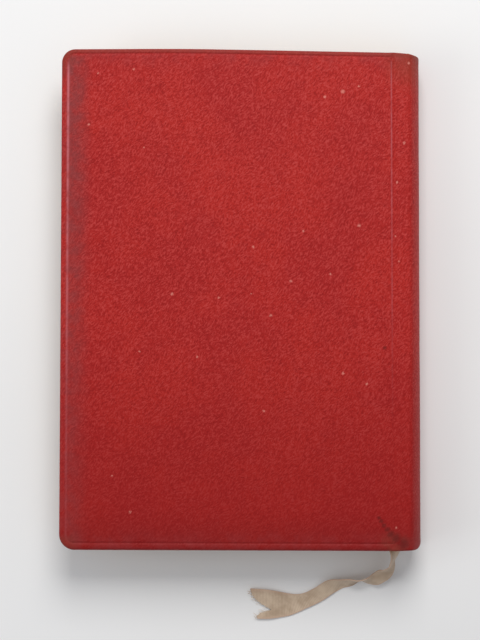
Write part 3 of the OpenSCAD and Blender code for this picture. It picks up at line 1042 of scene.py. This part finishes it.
def sweep_round(points, radius, sides=6):
    """Closed round tube along the points."""
    points = np.asarray(points, float)
    way = np.gradient(points, axis=0)
    way /= np.linalg.norm(way, axis=1)[:, None]
    level = np.cross(way, (0.1, 0.2, 1.0))
    level /= np.linalg.norm(level, axis=1)[:, None]
    upright = np.cross(level, way)
    verts = [
        p + radius * (math.cos(t) * a + math.sin(t) * b)
        for p, a, b in zip(points, level, upright)
        for t in np.arange(sides) * 2 * math.pi / sides
    ]
    return verts, tube_faces(len(points), sides)


def ribbon_tail():
    """The free tail: rolled along its route, and cut to a frayed swallowtail."""
    per_span, lobe_rows = 9, 14
    line = curve_through(TAIL_ROUTE, per_span)
    roll = np.radians(curve_through(TAIL_ROLL, per_span)[:, 0])
    way = np.gradient(line, axis=0)
    way[0] = (0, -1, 0)
    way /= np.linalg.norm(way, axis=1)[:, None]
    level = np.cross(way, (0, 0, 1))
    level /= np.linalg.norm(level, axis=1)[:, None]
    above = np.cross(level, way)
    across = level * np.cos(roll)[:, None] + above * np.sin(roll)[:, None]
    normal = np.cross(across, way)
    length = np.concatenate([[0], np.cumsum(np.linalg.norm(np.diff(line, axis=0), axis=1))])

    cut = int(np.argmin(np.abs(line[:, 0] - NOTCH[0] - 2.5) + (line[:, 1] > -80) * 99))
    ts = np.linspace(-1, 1, 21)
    half = RIBBON_W / 2 * (1 + 0.72 * smooth((length - length[cut] + 8) / 9))
    grid = line[:cut, None] + half[:cut, None, None] * ts[None, :, None] * across[:cut, None]
    curl = 0.12 * waves(length[:cut, None] + 0 * ts, 3 * ts[None] + 0 * length[:cut, None], 4, 31)
    grid = grid + curl[..., None] * normal[:cut, None]
    along = length[:cut, None] + 0 * ts[None]
    turned = np.repeat(normal[:cut, None], len(ts), 1)

    # The two lobes of the swallow-tailed end
    base = grid[-1]
    steps = np.linspace(0, 1, lobe_rows + 1)[1:]
    off = ts - NOTCH_ACROSS
    share = np.where(off > 0, off / (1 - NOTCH_ACROSS), -off / (1 + NOTCH_ACROSS))[:, None]
    tips = np.where(off[:, None] > 0, UPPER_TIP, LOWER_TIP)
    goal = NOTCH + (tips - NOTCH) * share
    goal[:, 0] -= LOBE_BULGE * np.sin(np.pi * share[:, 0])
    lobes = base[None] + (goal - base)[None] * steps[:, None, None]
    bow = np.sin(np.pi * steps)[:, None] * ts[None] * 0.25
    lobes[..., 1] += bow
    lobes[..., 2] += 0.18 * np.sin(np.pi * steps)[:, None] * (1 + ts[None] * 0.5)
    grid = np.concatenate([grid, lobes])
    reach = np.linalg.norm(goal - base, axis=1)
    along = np.concatenate([along, length[cut - 1] + steps[:, None] * reach[None]])
    last = normal[cut - 1][None, None]
    turned = np.concatenate([turned, last.repeat(lobe_rows, 0).repeat(len(ts), 1)])

    grid[..., 2] = np.maximum(grid[..., 2], RIBBON_T / 2 + 0.03)
    thick = RIBBON_T / 2 * (1 + 0.35 * smooth((np.abs(ts) - 0.82) / 0.1))[None, :, None]
    outer, inner = grid + turned * thick, grid - turned * thick
    outer[..., 2] = np.maximum(outer[..., 2], 0.02)
    inner[..., 2] = np.maximum(inner[..., 2], 0.02)
    verts, faces, used = slab(outer, inner)
    wide = np.repeat(ts[None] * RIBBON_W / 2, len(grid), 0)
    along_all = on_slab(used, along)
    across_all = on_slab(used, wide)

    # Frayed threads along the cut
    draw = np.random.default_rng(12)
    parts_v, parts_f = [verts], list(faces)
    count = len(verts)
    for k in range(26):
        upper = k % 2 == 0
        share = draw.uniform(0.03, 0.95)
        tip = UPPER_TIP if upper else LOWER_TIP
        start = NOTCH + (tip - NOTCH) * share + (0.25, 0, 0.05)
        start[0] -= LOBE_BULGE * math.sin(math.pi * share)
        run = draw.uniform(0.6, 2.4) * (1 - 0.5 * share)
        lean = draw.uniform(-0.5, 0.5) + (0.25 if upper else -0.15)
        t = np.linspace(0, 1, 7)
        path = np.stack(
            [
                start[0] - run * t,
                start[1] + run * lean * t + 0.35 * np.sin(t * 3 + k) * t,
                np.maximum(start[2] + draw.uniform(-0.2, 0.35) * t, 0.1),
            ],
            1,
        )
        v, f = sweep_round(path, 0.045)
        parts_v.append(np.array(v))
        parts_f += [[i + count for i in face] for face in f]
        count += len(v)
    extra = count - len(verts)
    along_all = np.concatenate([along_all, np.full(extra, 50.0)])
    across_all = np.concatenate([across_all, np.zeros(extra)])
    piece = make(
        "ribbon_tail_silk", np.concatenate(parts_v), parts_f, RIBBON, "lower_block",
        smooth_deg=50, along=along_all, across=across_all,
    )
    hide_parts("ribbon_tail")


def ribbon_inner():
    """The ribbon between the leaves."""
    lo, hi = low("ribbon_inner"), high("ribbon_inner")
    ys = np.linspace(lo.y, hi.y, 160)
    ts = np.linspace(-1, 1, 11)
    tail_x = lo.x + RIBBON_W / 2
    head_x = hi.x - RIBBON_W / 2
    gy, gt = crossed(ys, ts)
    share = (gy - lo.y) / (hi.y - lo.y)
    x = tail_x + (head_x - tail_x) * share + gt * RIBBON_W / 2
    x = x + 0.12 * waves(0 * gy, gy, 24, 41)
    z = np.full(x.shape, MID - 0.03)
    outer, inner = np.stack([x, gy, z + 0.05], -1), np.stack([x, gy, z - 0.05], -1)
    verts, faces, used = slab(outer, inner)
    along = on_slab(used, gy)
    across = on_slab(used, gt * RIBBON_W / 2)
    piece = make(
        "ribbon_inner_silk", verts, faces, RIBBON, "lower_block", along=along, across=across
    )
    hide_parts("ribbon_inner")


ribbon_tail()
ribbon_inner()

# ---- CAD pieces that stay

KEPT = {
    "cover_board": BOARD,
    "pastedown": ENDPAPER_FIXED,
    "spine_lining": LINING,
    "mull": MULL,
    "tapes": TAPE,
    "sewing": THREAD,
}
for node_name, node in frame["nodes"].items():
    for part, material in KEPT.items():
        if part in node_name:
            node.data.materials.clear()
            node.data.materials.append(material)

# ---- floor, light and camera


def floor():
    s = Shader("floor_pale", 0.9, 0.1)
    at = s.place(moved=False)
    cloudy = s.noise(at, 60, 2)
    colour = s.mix((0.82, 0.82, 0.815), (0.86, 0.855, 0.85), cloudy)
    side = 2000
    mesh = bpy.data.meshes.new("floor")
    corners = [(-side, -side, 0), (side, -side, 0), (side, side, 0), (-side, side, 0)]
    mesh.from_pydata([[c * MM for c in p] for p in corners], [], [(0, 1, 2, 3)])
    mesh.materials.append(s.finish(colour))
    ground = bpy.data.objects.new("floor", mesh)
    bpy.context.scene.collection.objects.link(ground)


def area_light(name, place, size, power, colour):
    data = bpy.data.lights.new(name, "AREA")
    data.shape = "SQUARE"
    data.size = size
    data.energy = power
    data.color = colour
    light = bpy.data.objects.new(name, data)
    light.location = place
    light.rotation_euler = (-Vector(place)).to_track_quat("-Z", "Y").to_euler()
    bpy.context.scene.collection.objects.link(light)


def sky(colour, strength):
    world = bpy.data.worlds.new("studio")
    world.use_nodes = True
    background = world.node_tree.nodes["Background"]
    background.inputs["Color"].default_value = (*colour, 1)
    background.inputs["Strength"].default_value = strength
    bpy.context.scene.world = world


LENS = 90.745
CAMERA_AT = (0.01237, -0.0274, 0.46218)
CAMERA_TURN = (2.704, 1.595, 0.061)


def camera():
    data = bpy.data.cameras.new("camera")
    data.lens = LENS
    data.sensor_width = 36
    data.clip_start = 0.01
    cam = bpy.data.objects.new("camera", data)
    cam.location = CAMERA_AT
    cam.rotation_euler = [math.radians(angle) for angle in CAMERA_TURN]
    bpy.context.scene.collection.objects.link(cam)
    bpy.context.scene.camera = cam


floor()
area_light("key", (0.06, 0.4, 0.47), 0.34, 2.75, (1.0, 0.985, 0.965))
area_light("left", (-0.48, -0.1, 0.34), 0.34, 0.75, (0.93, 0.97, 1.0))
sky((0.95, 0.96, 1.0), 0.42)
camera()
bpy.context.scene.view_settings.view_transform = "Standard"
__________________________________________________
# Short exercise:
Only the lines from the opening of the material through the line with "np.cumsum(np.linalg.norm(np.diff(line, axis=0), axis=1))])" should be echoed, exactly as written.

# Written response:
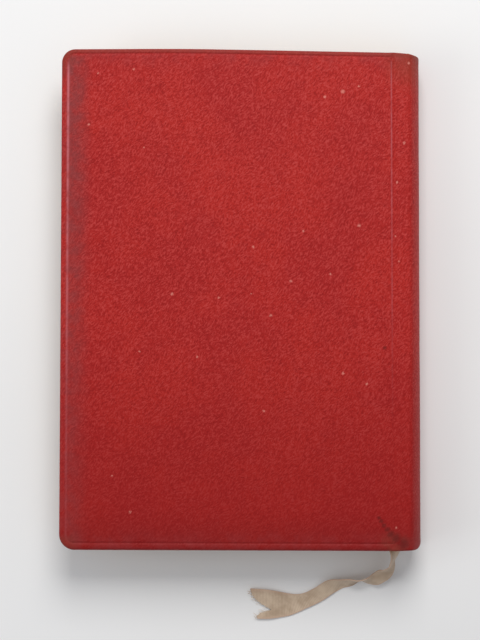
Write part 3 of the OpenSCAD and Blender code for this picture. It picks up at line 1042 of scene.py. This part finishes it.
def sweep_round(points, radius, sides=6):
    """Closed round tube along the points."""
    points = np.asarray(points, float)
    way = np.gradient(points, axis=0)
    way /= np.linalg.norm(way, axis=1)[:, None]
    level = np.cross(way, (0.1, 0.2, 1.0))
    level /= np.linalg.norm(level, axis=1)[:, None]
    upright = np.cross(level, way)
    verts = [
        p + radius * (math.cos(t) * a + math.sin(t) * b)
        for p, a, b in zip(points, level, upright)
        for t in np.arange(sides) * 2 * math.pi / sides
    ]
    return verts, tube_faces(len(points), sides)


def ribbon_tail():
    """The free tail: rolled along its route, and cut to a frayed swallowtail."""
    per_span, lobe_rows = 9, 14
    line = curve_through(TAIL_ROUTE, per_span)
    roll = np.radians(curve_through(TAIL_ROLL, per_span)[:, 0])
    way = np.gradient(line, axis=0)
    way[0] = (0, -1, 0)
    way /= np.linalg.norm(way, axis=1)[:, None]
    level = np.cross(way, (0, 0, 1))
    level /= np.linalg.norm(level, axis=1)[:, None]
    above = np.cross(level, way)
    across = level * np.cos(roll)[:, None] + above * np.sin(roll)[:, None]
    normal = np.cross(across, way)
    length = np.concatenate([[0], np.cumsum(np.linalg.norm(np.diff(line, axis=0), axis=1))])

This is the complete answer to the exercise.